New road to Ladakh for military move that goes unnoticed by Pakistan and China

In an effort to rush troops and tanks to the Pakistan and China front in Ladakh without being observed by the enemy, India is working on making a new road from Manali to Leh, which will provide the third link between the high altitude mountainous Union Territory (UT) and the rest of the country.

The ancient caravan trade route between Ladakh and Kashgar (now in Xinjiang, China) is an alternative route to access the vital Sub-Sector North (SSN) in Ladakh. The Karakoram pass, Depsang plains and the airfield at Daulat Beg Oldie (DBO) are part of the SSN.

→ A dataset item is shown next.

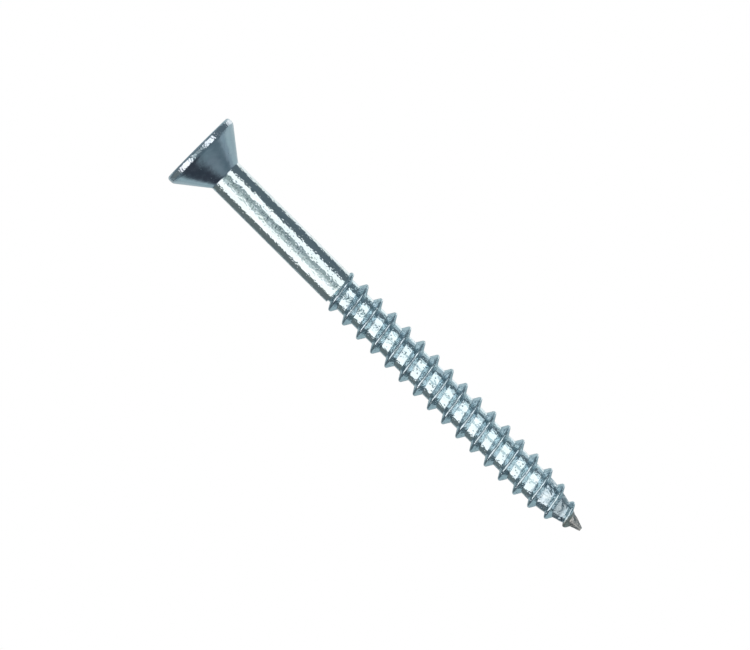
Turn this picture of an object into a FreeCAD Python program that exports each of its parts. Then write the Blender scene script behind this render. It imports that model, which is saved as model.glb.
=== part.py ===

At present, these sensitive places can be accessed through the 255-km-long Darbuk-Shyok-DBO (DSDBO) road, which at several points is close to the Line of Actual Control (LAC) and thus exposed to military risk. From Ladakh’s Shyok village to Murgo (in Depsang), covering 127 km, the DSDBO road runs close to the LAC. The Galwan valley is on the same stretch. A 23-km tract of the DSDBO road from Darbuk to Shyok and 105-km stretch from Murgo to the DBO is relatively away from the LAC.

The new road alignment starts from Sasoma, near the base of Siachen Glacier, and goes eastwards across the 17,800-foot-high Saser La and then descends at Gapsam near Murgo in Depsang plains. Here, the road will join the existing DSDBO road. As of now a jeepable mud track has been created from Sasoma to Saser La. Eastwards from Saser La to Saser Brangsa (an ancient camping site with no population), the 27-km track allows just walking. Beyond that till Murgo, a jeepable track is being laid out. The entire alignment, so far, is useable only during summer months, sources told The Tribune. New Delhi is taking a call on blacktopping the entire stretch.

An all-weather road exists between Leh and Sasoma. The route eastwards of Sasoma will allow an alternative axis to the SSN in case the DSDBO road is targeted.

The route is not new, it has been a mule track for centuries. Janet Rizvi in her book “Trans Himalayan Caravans- Merchant Princes and Peasant Traders in Ladakh”, published in 1999, says trade caravans were a regular between Ladakh and Kashgar till 1937. She describes the use of the route across Saser La.